The first panel discussed the tension between finding viable intelligence information and minimizing the amount of data that is collected. The global population creates an enormous amount of data using modern technology and that amount is growing at an exponential rate.[3] Technology has also allowed us to collect and analyze that data.[4]

However, when the data of a US person is collected in the course of a government agency’s investigation of a foreign person, that data is subject to minimization requirements, meaning that the data is retained for the least amount of time possible and its dissemination is prohibited.[5] Following the Snowden revelations, President Obama issued Presidential Policy Directive 28 (PPD-28), which restricts the collection of data to foreign intelligence and counterintelligence purposes and, for the first time, extended minimization procedures to data collected about foreign persons. Although this ostensibly seems to limit the information that agencies can collect, minimization principles apply only when it is clear that something is not foreign intelligence information. People being targeted are rarely upfront about their intentions and plans, and it ends up being extremely difficult to winnow out information that has “foreign intelligence” value.

With vast amount of data at its fingertips through programs like XKeyscore how does a government agency like the NSA implement minimization procedures? Data is only kept briefly before a subset of data is selected for further analysis and the rest is discarded. That subset is selected through targeted searches. Rather than simply searching the data collected domestically for the word “bomb,” agents instead conduct searches based on hard selectors such as phone number, email address, or IP address.

But how are these hard selectors generated? One way of extracting hard selectors is through the use of soft selectors. Soft selectors are more general characteristics, such as what language the communication is in, what region the communication is to or from, which characteristics of the software are being used, what type of encryption suite is being used, what operating system is being used, or what cookies are present. A set of soft selectors can be used to find communications in the data pool, then hard selectors are pulled from those communications. So while the end result is a targeted search for anyone sending an email to xyz@serviceprovider.com, the backend of this process often involves analysis using abstract characteristics.

The role that international law plays in government surveillance

After the panelists described some of the intricacies of data collection and analysis, the focus shifted to the legality of mass surveillance programs that target foreign citizens under international law. The second panel addressed two important questions: whether international law applies and whether international law is violated by mass surveillance programs.

The International Covenant on Civil and Political Rights (ICCPR) is perhaps the world’s most significant human rights instrument, and Article 17 of ICCPR guarantees every individual the right to be free from “arbitrary or unlawful interference with his privacy, family, home or correspondence.” Professor Peter Margulies discussed whether the ICCPR has extraterritorial application, meaning whether a country is obligated to protect privacy rights outside of its territory.
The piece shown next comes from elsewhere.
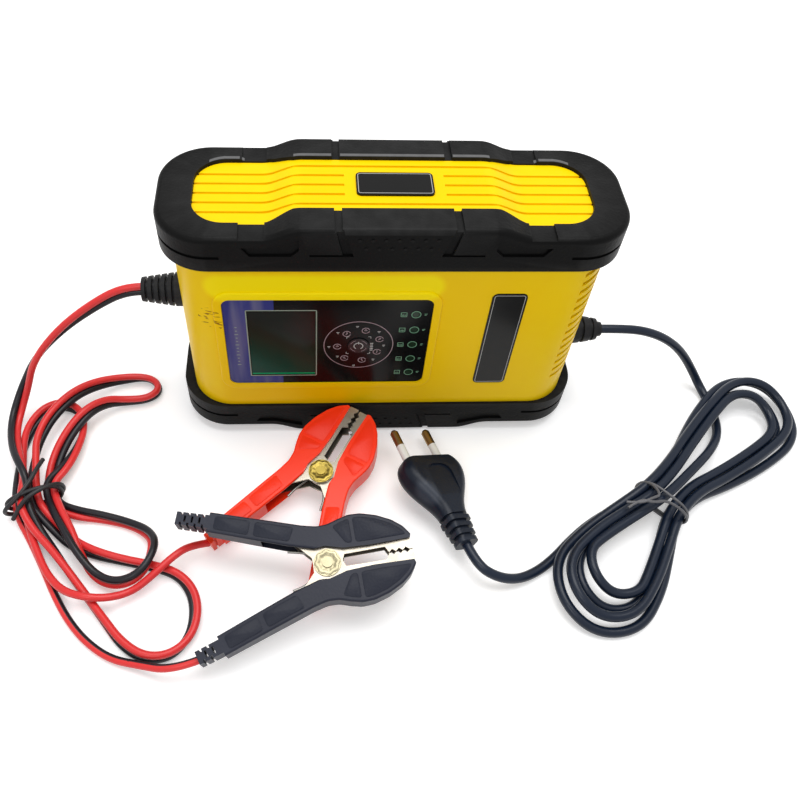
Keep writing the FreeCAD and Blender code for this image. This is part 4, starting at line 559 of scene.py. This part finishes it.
def bootSpot(name):
    s, c = clampPlaces[name], clampShape
    x, y = (c["scale"] * c["bootEnd"][i] - s["inBoot"] * c["bootWay"][i] for i in (0, 1))
    return clampTurn(s) @ Vector((x, s["fixedSide"] * y, 0)) + Vector(s["pivot"])


# the hank of the mains lead: levels of its three layers, and the shape of a lobe
tieMains = {"place": (133, -72), "layers": (2.3, 7.3, 12.3), "half": 9, "lift": 1.5,
            "inset": 3, "spread": (0.45, 0.86), "climb": 0.6, "foldShare": 0.8}


def hankLobe(angle, reach, half, start, end, heights, insetSide, runs):
    # out from the tie, round the fold and back to the tie
    s = tieMains
    along = Vector((math.cos(math.radians(angle)), math.sin(math.radians(angle)), 0))
    across = Vector((-along.y, along.x, 0))
    outHalf = half - (s["inset"] if insetSide == "out" else 0)
    backHalf = half - (s["inset"] if insetSide == "back" else 0)
    outWide, backWide = outHalf - start, backHalf - end
    mean = (outHalf + backHalf) / 2
    shift = (backHalf - outHalf) / 2
    bend = mean * math.tan(math.pi / 8)
    fold = reach - mean + bend * s["foldShare"]
    (near, far), (little, most) = runs, s["spread"]
    levels = [s["layers"][i] for i in heights]
    climbed = levels[0] + (levels[1] - levels[0]) * s["climb"]
    flat = [(s["half"], -start, levels[0] + s["lift"]),
            (near, -start - outWide * little, climbed), (far, -start - outWide * most, levels[1]),
            (fold, -outHalf, levels[1]), (reach, shift - bend, levels[2]),
            (reach, shift + bend, levels[3]), (fold, backHalf, levels[4]),
            (far, end + backWide * most, levels[4]), (near, end + backWide * little, levels[5]),
            (s["half"], end, levels[5] + s["lift"])]
    tie = Vector((*s["place"], 0))
    return [tie + along * a + across * b + Vector((0, 0, z)) for a, b, z in flat]


hankIn = [
    (106.4, 0, 41.5), (114, 0, 41.5), (126, 0.2, 40.5), (137, 0.5, 36.5), (147.5, 0.8, 29.5),
    (156, 0.3, 21), (163.5, -1.5, 11), (168.5, -6, 4), (171, -15, 2.3), (171.5, -27, 2.3),
    (168, -38.5, 4.5), (159, -50, 9), (148.5, -60, 13)]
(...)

Article 2.1 of the ICCPR obligates a member country “to respect and to ensure to all individuals within its territory and subject to its jurisdiction the rights recognized” in the ICCPR. The US government holds the position that there are two criteria that must be met in order for the ICCPR to control: the individual must be within US territory and must be subject to its jurisdiction. This interpretation has enormous implications when it comes to mass surveillance. Because most intelligence gathering involves foreign citizens, the US can argue that the ICCPR does not apply and thus the US is not obligated to respect the privacy rights of foreign individuals. The European Court of Human Rights (ECHR), on the other hand, holds the position that countries are obligated to respect privacy rights if they are in effective control of a territory. The concept of effective control has not been defined in the realm of electronic communications. Professor Margulies would argue that this applies to communications where we have virtual control, and that if we have the ability to intercept and shape or alter data abroad, we are in virtual control of that data.

April Glaser, staff activist at EFF, argued that mass surveillance is a violation of international human rights laws such as ICCPR and presented the International Principles on the Application of Human Rights to Communications Surveillance. These principles were put together by legal experts and activists to advise countries on how to comply with international law. [6]
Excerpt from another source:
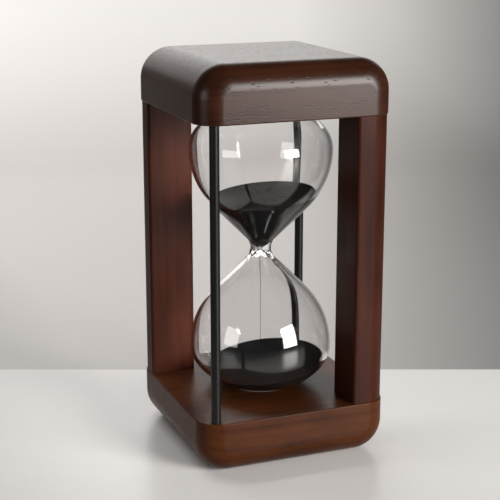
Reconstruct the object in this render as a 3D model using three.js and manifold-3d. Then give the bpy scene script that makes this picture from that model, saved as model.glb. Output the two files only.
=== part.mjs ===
// Hourglass: a blown glass with black sand, held between two stained walnut blocks.
// Two walnut posts and two black steel rods, each pair in opposite corners, join the blocks.
// Millimetres, +Z up, origin at the middle of the base's underside. Seen from the front,
// +X is to the right and +Y to the back.

import * as THREE from 'three';
import { mergeVertices } from 'three/addons/utils/BufferGeometryUtils.js';
import Module from 'manifold-3d';

const wasm = await Module();
wasm.setup();

// ---- Driving sizes ----

// The frame's overall size, and its two blocks
const frameWidth = 110;
const frameDepth = 110;
const frameHeight = 220;
const blockThickness = 30;
const blockCornerRadius = 17.5; // where a block's sides turn into its outer face
const blockEdgeRadius = 13; // along the front and back of a block

// The posts, one wide across X and one wide across Y
const postWide = 26;
const postThin = 21;
const postInset = 0.6; // from a block's side to the post's outer face
const postArrisRadius = 1.5; // on the three corners that don't follow the block's corner

// The glued dowels, two in each end of a post
const dowelDiameter = 8;
const dowelSpacing = 11;
const dowelInPost = 16;
const dowelFloor = 13; // wood left between a dowel hole and the block's outer face
const dowelGap = 0.3; // round a dowel, for glue
const dowelEndGap = 1; // past each end of a dowel
const dowelChamfer = 0.8;

// The rods, held in blind sockets in the other two corners
const rodDiameter = 5.2;
const rodGap = 0.3; // round a rod in its socket
const rodEndGap = 0.5;
const rodEdgeMargin = 1; // from a rod to the block's rounded corner
const rodCornerAngle = THREE.MathUtils.degToRad(65); // from the X axis, round that corner
const rodChamfer = 0.5;

// The glass: two bulbs and a waist, blown in one piece
const glassPostGap = 3.8; // from a bulb to the nearest corner of a post
const glassWall = 1.8;
const coneAngle = THREE.MathUtils.degToRad(45); // between the axis and the cones at the waist
const coneOffset = 2.5; // radius where an outer cone would cross the middle plane
const waistFilletRadius = 8;
const orificeRadius = 0.9;
const endRise = 24.7; // from a bulb's widest place to its flat end
const endFlatRadius = 9;
const fillHoleRadius = 4;

// The seats in the blocks that hold the glass, and the plug in its fill hole
const seatDepth = 3.2;
const seatGap = 1.5; // between the glass and the seat's rim
const padThickness = 1.5;
const padGap = 0.3; // round a pad in its seat
const plugGap = 0.3;
const plugLength = 5;
const plugChamfer = 0.5;

// The sand, tilted in both bulbs as after a knock
const sandGap = 0.3; // between the sand and the glass
const upperSandLevel = 30; // surface above the glass's middle, on the axis
const upperSandTilt = THREE.MathUtils.degToRad(5);
const lowerSandDepth = 11.9; // surface above the lower bulb's inner floor, on the axis
const lowerSandTilt = THREE.MathUtils.degToRad(6.5);
const streamRadius = 0.4;

// Facets
const cornerSteps = 4; // an arc of an outline has twice as many sides
const edgeSteps = 6;
const turnedSides = 40;
const rodSides = 20;
const smallSides = 16;
const streamSides = 8;
const waistSteps = 3;
const shoulderSteps = 6;
const endSteps = 8;
const cutMargin = 2; // how far a cutting body runs past the face that it cuts

// ---- Sizes worked out from them ----

const middleZ = frameHeight / 2;
const baseFaceZ = blockThickness;
const topFaceZ = frameHeight - blockThickness;

const posts = [
  { name: 'rear_left_post', xSide: -1, ySide: 1, sizeX: postWide, sizeY: postThin },
  { name: 'front_right_post', xSide: 1, ySide: -1, sizeX: postThin, sizeY: postWide },
];
for (const post of posts) {
  post.outerX = post.xSide * (frameWidth / 2 - postInset);
  post.outerY = post.ySide * (frameDepth / 2 - postInset);
  post.innerX = post.outerX - post.xSide * post.sizeX;
  post.innerY = post.outerY - post.ySide * post.sizeY;
}

// A rod stands inside the block's rounded corner, which is centred one radius in.
const rodRadius = rodDiameter / 2;
const rodFromCorner = blockEdgeRadius - rodEdgeMargin - rodRadius;
const rodX = frameWidth / 2 - blockEdgeRadius + rodFromCorner * Math.cos(rodCornerAngle);
const rodY = frameDepth / 2 - blockEdgeRadius + rodFromCorner * Math.sin(rodCornerAngle);
const rodSocketDepth = blockThickness - Math.max(blockCornerRadius, blockEdgeRadius);
const rods = [
  { name: 'front_left_rod', x: -rodX, y: -rodY },
  { name: 'rear_right_rod', x: rodX, y: rodY },
];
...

Overall, the Big Data Symposium presented an interesting international perspective on US government surveillance. Other topics that the panelists covered include data localization measures taken by foreign governments, pending legislation in the European Union, and the possible applicability of the law of war in cases where surveillance programs provide information used in drone strikes. Interested readers can watch recordings of the panels on the event’s website.
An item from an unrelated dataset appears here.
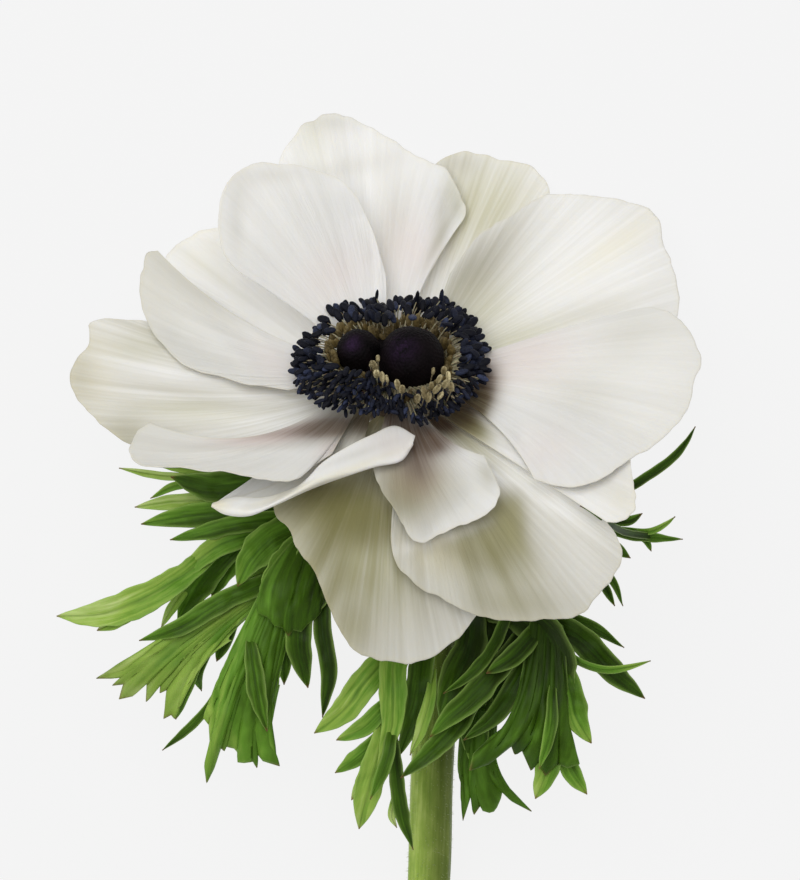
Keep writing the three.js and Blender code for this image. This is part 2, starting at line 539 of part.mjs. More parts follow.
const bracts = {
  leaf_left: {
    sheath: [150, 235],
    lobes: [
      // arms that carry the upper lobes
      [4.4, 0.7, [4.6, -33.2, -10.5], [-4, -27, -6.5], [-12, -20.5, -3], [-19, -17.6, -1.5]],
      [4.4, 0.8, [-3, -26, -6.5], [-9, -18.5, -4.5], [-15, -14.3, -2.5]],
      // upper lobes, from the top
      [3.0, 0.8, [-12, -14.5, -3.6], [-26, -12.2, -4], [-36.9, -11.4, -5.5]],
      [4.2, 0.7, [-13, -15, -2], [-22, -14, -0.5], [-29, -14.3, -0.5], [-35.3, -13, -2.5]],
      [1.3, 0.8, [-28, -12.8, -4.2], [-36, -12.9, -5], [-43.5, -11.6, -6]],
      [1.3, 0.8, [-29, -13.6, -3.6], [-35, -14.6, -4.6], [-38.5, -16.4, -6]],
      [3.4, 0.7, [-20, -16.2, -2.4], [-34, -16.3, -4.8], [-41, -17.8, -6.5]],
      [3.9, 0.7, [-16, -18, -1.8], [-28, -18.8, -1], [-34, -19.4, -2], [-40, -20.5, -4]],
      [3.0, 0.8, [-13, -19.5, -2.2], [-24, -20.4, 0.4], [-30, -21.8, 0], [-35.4, -23, -2]],
      // the long middle lobe and what hangs behind it
      [5.4, 0.55, [-8, -23.5, -4.6], [-17, -21.4, -1.5], [-29.5, -25.2, 0.8], [-38, -31.6, 0],
        [-45, -34.3, -2], [-53.4, -35.1, -5]],
      [2.2, 0.8, [-40, -34, -1], [-47, -37.4, -3.5]],
      [4.6, 0.6, [-24, -22.5, -1.5], [-30, -29, -4.5], [-34.2, -36.2, -7]],
      [1.6, 0.8, [-31.5, -29, -4.6], [-35.2, -34, -5], [-36.8, -36.9, -6]],
      [3.4, 0.7, [-23, -22, -1.6], [-26.8, -28, -5], [-28.8, -32, -7]],
      [5.2, 0.6, [-11, -20.5, -2.6], [-18, -22, 1.6], [-22.5, -26, 2.6], [-24.7, -30.4, 1.6]],
      // the broad lower lobe
      [7.4, 0.45, [4.3, -33.8, -10.8], [-6, -29.5, -6], [-14, -28.2, -3], [-22, -31.2, -1],
        [-29, -37.2, 0], [-37, -44, -1]],
      [3.2, 0.8, [-17, -28.4, -1.2], [-27, -32.8, 1.6], [-34, -36.9, 1], [-40.3, -39, -1]],
      [2.8, 0.8, [-29, -38.2, 0], [-39, -41.9, -1], [-47, -45, -4]],
      [2.2, 0.9, [-31, -39.8, 0], [-39, -43.4, -1], [-44.5, -46.1, -4]],
      [3.1, 0.8, [-32, -41, 0], [-38.5, -44.6, -1], [-43.4, -48.2, -4]],
      [2.2, 0.9, [-33, -41.5, -0.5], [-37, -45, -1.5], [-39, -48.8, -5]],
      [2.5, 0.9, [-31, -39.8, 0.6], [-35.3, -45.3, 0], [-36.3, -51.3, -5]],
      [2.6, 0.9, [-30, -39, -0.8], [-33, -46, -2.5], [-34.5, -51.5, -6]],
      [1.9, 1.0, [-28.5, -38.5, -1], [-31, -44, -3], [-30.4, -47, -6]],
      [2.2, 1.0, [-25.5, -36, -0.8], [-28, -42.3, -4]],
      // the hanging lobe
      [9.2, 0.35, [4.8, -34.4, -10.3], [-6, -26.5, -1.5], [-14, -25.2, 2], [-19, -30, 4.2], [-22, -38, 5],
        [-23.6, -46, 4], [-24.2, -53.5, 1.5]],
      [1.9, 1.0, [-26, -45, 3.8], [-31, -51.5, 1.5], [-36.6, -56.4, -3]],
      [3.4, 0.8, [-25, -46, 3.4], [-28, -55.5, 1], [-29.5, -61.4, -3]],
      [2.6, 0.9, [-24.5, -47, 3.4], [-26.8, -56.4, -1]],
      [3.0, 0.9, [-23.6, -47, 3.2], [-23.9, -58.5, -2]],
      [2.6, 0.9, [-22.5, -46, 3.4], [-21.7, -59, -2]],
      [3.4, 0.8, [-21.4, -44, 3.8], [-20.2, -54, 1], [-18, -58.9, -2]],
      [2.7, 0.7, [-21.8, -39, 5.2], [-21.3, -47, 6.2], [-20, -53.2, 4.2]],
      // the broad lobe next to the middle
      [9.0, 0.4, [-1, -28.6, -3.2], [-8.5, -22.5, 2], [-13.5, -26, 5.4], [-17, -31.5, 7],
        [-20.8, -35.2, 6]],
      [5.5, 0.7, [-7, -23.5, 1.6], [-10.6, -27, 5], [-12, -34.5, 6]],
      [3.6, 0.9, [-13.5, -28, 5], [-17, -38, 3.5], [-17.3, -46, 0]],
      [4.0, 0.8, [-13.5, -28, 5.4], [-15, -39, 5], [-13.5, -46.5, 1.5]],
      [2.8, 0.8, [-11, -28, 4.8], [-11.2, -37, 5], [-10.2, -44, 4.5], [-11.2, -51.2, 1]],
    ],
  },
  leaf_front: {
    sheath: [254, 308],
    lobes: [
      [4.4, 0.8, [7.6, -35, -9.6], [4, -37.5, -2], [0.2, -42, 3.5], [0, -47.5, 5], [-0.3, -53, 4.2],
        [-2.5, -59.5, 2.6]],
      [4.4, 0.8, [1.6, -39.2, 0.6], [-3.6, -44.5, 3.6], [-8, -50.3, 3.2], [-12.5, -53.7, 1]],
      [2.9, 0.8, [0.4, -47.4, 4.8], [-4.5, -52.6, 3.4], [-9, -54.8, 1.5]],
      [2.6, 0.8, [-0.4, -52.6, 4], [-5, -57, 2], [-9.2, -60, -0.5]],
      [4.4, 0.7, [-1.2, -54.5, 3.8], [-3.4, -61, 2.2], [-4.5, -65, 0.8], [-5.4, -68.9, -2]],
      [2.0, 1.0, [-3, -58.8, 2.6], [-6.6, -64.3, 0]],
      [2.1, 1.0, [0, -51.5, 4.6], [-1.2, -58.5, 5.4], [-3.6, -64.2, 3.5]],
      [2.4, 1.0, [-0.2, -52, 4.2], [0.5, -60, 2.2], [1.3, -66, 0], [3.2, -72.2, -4]],
      [1.3, 1.0, [0.9, -62.6, 1.4], [-0.2, -66.8, -1], [0.6, -68.7, -2]],
      [4.0, 0.8, [5.2, -36.4, -4.4], [4.5, -43, 0.6], [3.5, -50, 2], [0.9, -57.4, 1.6]],
      [2.5, 0.8, [6, -38, -2.4], [6.4, -45, 2.6], [4.9, -52, 3.6], [2.6, -57.5, 2.2]],
    ],
  },
  leaf_right: {
    sheath: [-30, 70],
    lobes: [
      // arms
      [6.0, 0.6, [10.6, -33.4, -11.5], [15.4, -33.4, -5], [20.5, -35, 1.5], [24.8, -39, 3.4],
        [26.4, -45, 3.4], [26.2, -57, 2]],
      [6.0, 0.6, [13, -33.4, -6], [17, -37.5, -3.5], [17, -44, -3.5], [15.5, -52, -4.5]],
      [4.6, 0.7, [12, -33.4, -6.5], [11.2, -40, -3], [9, -45, -1.4], [8.4, -49, -1.4]],
      [3.0, 0.8, [10.8, -32.4, -11.5], [18, -28, -5.5], [26, -23, -1.6], [33, -18, 0.8], [37, -14.7, 2]],
      // lobes that hang in front of the stem
      [3.7, 0.7, [15.5, -42, -2.4], [10.5, -51.5, 1.6], [6, -56.6, 3.4], [1.2, -60.8, 2.2]],
      [4.0, 0.7, [20.5, -38.5, 2.6], [13, -47.6, 5.4], [8.5, -51.5, 5.4], [5.9, -54.3, 4]],
      [1.9, 1.0, [18.4, -34.2, 0.4], [15.6, -40.5, 5], [12, -44.6, 6], [8, -47.4, 4.5]],
      [3.2, 0.8, [23.5, -36.6, 2.8], [19, -41.5, 5.8], [14.8, -44.2, 5.6]],
      [3.2, 0.8, [23, -39, 2.4], [16.4, -50.6, 1.6], [11.2, -54.8, 0.6]],
      // hanging lobes
      [5.6, 0.7, [25.4, -38.5, 3.6], [22, -47.5, 5.4], [17.5, -53.5, 5], [12.1, -59.6, 3]],
      [2.6, 0.9, [14.6, -44, -3.6], [10.2, -54, -4.2], [12, -63, -5.5], [11.1, -67.6, -8]],
      [4.6, 0.8, [16.4, -48, -3.8], [14.6, -58, -5], [15, -66.3, -8]],
      [1.8, 1.0, [14.6, -56, -4.8], [12.9, -66.6, -8]],
      [1.8, 1.0, [14.8, -57, -4.8], [18.5, -63, -7], [22, -66.1, -9]],
      [4.6, 0.8, [25, -43, 3], [21.5, -53, 1], [21.9, -59.9, -1]],
      [1.6, 1.0, [21.6, -51, 1.4], [19, -57, -1]],
      [2.5, 0.9, [26, -42.5, 3.8], [25, -52, 5.6], [23.2, -59.4, 4]],
      [4.0, 0.8, [26.2, -52.5, 2.6], [24.3, -60, 1.5], [22.6, -64.1, 0]],
      [3.2, 0.8, [26.2, -53, 2.6], [28.2, -59.5, 1.5], [30.8, -63.4, 0]],
      [2.2, 1.0, [26, -55.6, 2.2], [29.5, -63.1, -1]],
      [1.9, 1.0, [26.2, -51.6, 2.6], [29.5, -58.6, -1]],
      [4.2, 0.8, [25.6, -41, 3.4], [28, -46.5, 4], [29, -51, 3.5], [31.5, -55.3, 2]],
      [4.4, 0.7, [20, -34.4, 1.2], [29, -38.2, 0.2], [35, -44, -1], [40, -48.2, -4]],
      [1.3, 1.0, [25.6, -39.2, 3.4], [29.5, -42.3, 3.2], [33.5, -43.6, 3], [37, -43.3, 2],
        [40.9, -42.2, 0]],
      [2.1, 1.0, [18.5, -33.4, 0], [31, -36.6, -4], [36.7, -40.1, -6]],
      // lobes along the upper arm
      [1.8, 1.0, [27, -22.4, -1.4], [34, -28.5, -3], [36.5, -33.5, -6]],
      [1.4, 1.0, [31.4, -26.2, -2.4], [35.2, -33.5, -6]],
      [2.2, 1.0, [30, -20.6, -0.2], [37.7, -25.9, -4]],
      [2.0, 1.0, [31.5, -18.8, 0.3], [36, -22, 0.4], [41, -22.8, 0], [46, -22.9, -2]],
      [1.4, 1.0, [36, -22, 0.3], [41.5, -21.2, 0.5], [44.7, -19.3, -0.5]],
      [1.3, 1.0, [38.5, -22.4, 0.2], [41, -24.8, -2]],
      [1.5, 1.0, [33, -19.8, 0.3], [37.5, -19.9, 1], [39.6, -18.8, 0.5]],
      [2.5, 0.8, [34, -17, 1], [40, -13, 2.5], [44, -10, 2.5], [46.5, -7.4, 1.5], [48, -5, 0]],
    ],
  },
};

// A lobe widens from its root to about its middle and narrows to a point.
function lobeWidth(share, rootShare) {
  const swell = Math.sin(Math.PI * Math.min(share / 0.56, 1) / 2);
  const taper = share < 0.56 ? 1 : Math.cos(Math.PI * (share - 0.56) / 0.88) ** 0.85;
  return (rootShare + (1 - rootShare) * swell) * taper;
}

// A blade along a midrib: flat where it is narrow, channelled where it is broad.
function lobe([width, rootShare, ...midrib]) {
  const route = smoothThrough(midrib);
  const steps = midrib.length;
  const channelled = width > 4.5;
  const rings = [];
  for (let step = 0; step <= steps; step += 1) {
    const share = step / steps;
    const middle = route.getPointAt(share);
    const heading = route.getTangentAt(share);
    const across = new THREE.Vector2(-heading.y, heading.x).normalize();
    const halfWidth = Math.max(width * lobeWidth(share, rootShare) / 2, 0.32);
    const sag = channelled ? 0.16 * halfWidth : 0;
    const blade = (offset, level) => place(
      middle.x + across.x * offset * halfWidth,
      middle.y + across.y * offset * halfWidth,
      middle.z + level * bractThickness / 2 - sag * (1 - Math.abs(offset)),
    );
    const offsets = channelled ? [-1, 0, 1] : [-1, 1];
    const upper = offsets.map((offset) => blade(offset, 1));
    const lower = offsets.map((offset) => blade(offset, -1));
    rings.push([...upper, ...lower.reverse()]);
  }
  return lofted(rings);
}

// The foot of a bract wraps part of the stem at the collar.
const collar = {
  middle: place(7, -33.2, -13.35),
  radius: stemRadius + seatGap + bractThickness / 2,
  length: 5,
};
const collarHeading = stemCurve.getTangentAt(0.17);

// A thin sleeve round part of the stem.
function bractFoot([from, to]) {
  const side = new THREE.Vector3(1, 0, 0).addScaledVector(collarHeading, -collarHeading.x).normalize();
  const top = side.clone().cross(collarHeading).normalize();
  const grid = [-0.5, 0.5].map((along) => Array.from({ length: 7 }, (_, i) => {
    const turn = THREE.MathUtils.degToRad(THREE.MathUtils.lerp(from, to, i / 6));
    return collar.middle.clone()
      .addScaledVector(collarHeading, along * collar.length)
      .addScaledVector(side, collar.radius * Math.cos(turn))
      .addScaledVector(top, collar.radius * Math.sin(turn));
  }));
  return shell(grid, bractThickness);
}

const stemRoom = roundTube(stemCurve, stemSteps, () => stemRadius + seatGap, stemSides);

for (const [name, { sheath, lobes }] of Object.entries(bracts)) {
  const body = joined([...lobes.map(lobe), bractFoot(sheath)]).subtract(stemRoom);
  addPiece(name, largest(aboveSurface(body)), leafGreen);
}

export default flower;
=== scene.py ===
import math

import bpy
import numpy as np
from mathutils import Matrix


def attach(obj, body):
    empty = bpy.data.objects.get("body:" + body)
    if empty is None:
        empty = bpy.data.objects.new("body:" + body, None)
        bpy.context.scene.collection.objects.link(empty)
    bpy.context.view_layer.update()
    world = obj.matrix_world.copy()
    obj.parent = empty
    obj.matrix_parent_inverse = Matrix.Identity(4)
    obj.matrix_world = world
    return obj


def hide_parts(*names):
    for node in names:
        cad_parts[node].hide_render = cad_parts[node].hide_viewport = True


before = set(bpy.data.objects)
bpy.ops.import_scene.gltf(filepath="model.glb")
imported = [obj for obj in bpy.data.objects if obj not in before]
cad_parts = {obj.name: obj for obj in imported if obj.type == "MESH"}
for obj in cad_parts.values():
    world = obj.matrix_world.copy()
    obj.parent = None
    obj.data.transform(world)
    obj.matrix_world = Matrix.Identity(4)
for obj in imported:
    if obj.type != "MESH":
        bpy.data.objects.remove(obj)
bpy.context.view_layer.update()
print("frame loaded")

# where the bloom stands; all lengths in this file are millimetres until a mesh is filled
bloom = {
    "middle": (2.7, 67.3, 25.0),
    "seenFrom": 900.0,  # outlines are as seen from this height over the bloom's middle
    "lean": 52.0,  # degrees that the flower's axis leans back from straight up
    "storeyHeight": 1.17,
    "flatReach": 8.0,
    "rimReach": 45.0,
    "rimHeight": (4, -24, 3),  # all round, more of it at the back, more at both sides
    "backSlope": -0.3,  # of the rim at the back
    "footHalfWidths": (6.9, 5.7),
    "clawSpread": 17.0,  # degrees to each side of a claw's middle
    "floorClearance": 0.04,
}
axisUp = math.cos(math.radians(bloom["lean"]))
axisBack = math.sin(math.radians(bloom["lean"]))
steepness = axisBack / axisUp
flowerAxis = np.array([0, axisBack, axisUp])


# Places and curves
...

Roshni Patel, Privacy Fellow

Yana Welinder, Legal Counsel

  1. Big Data has been defined as datasets “whose size is beyond the ability of typical database software tools to capture, store, manage, and analyze.” Ann Cavoukian, Ph.D. & Jeff Jonas, Privacy by Design in the Age of Big Data 3 (2012).
  2. The Symposium was hosted by The Information Society Project at Yale Law School, the Yale Journal of Law & Technology, and the Oscar M. Rubenhausen Fund.
  3. According to Ronald Lee, a partner at Arnold & Porter focusing on national security law, in 2012, the world’s population created an estimated 2.5 exabytes of data per day. That is equivalent to streaming 95,000 years of high definition movies. Using Google Fiber, which is 100x faster than the average broadband speed, it would take 633 years to download that much data. The amount of data that exists is growing at an exponential rate—90% of the data available in 2012 was created within previous two years.
  4. One of the Snowden revelations was a secret computer system used by the NSA called XKeyscore that collects content information and metadata about nearly everything that individuals do on the internet. The system indexes the data, allowing intelligence agents to conduct searches by, for example, a Facebook user name, type of browser used, or the language in which internet activity was conducted.
  5. Foreign Intelligence Surveillance Act (FISA) Amendments Act of 2008, Section 702 authorizes “the targeting of persons reasonably believed to be located outside of the United States to acquire foreign intelligence information.” If the data of a US person is collected, it must be subject to minimization procedures, defined as “procedures… that are reasonably designed … to minimize the acquisition and retention, and prohibit the dissemination of non-publicly available information concerning unconsenting United States persons.”
  6. The Wikimedia Foundation has since signed on to the Principles.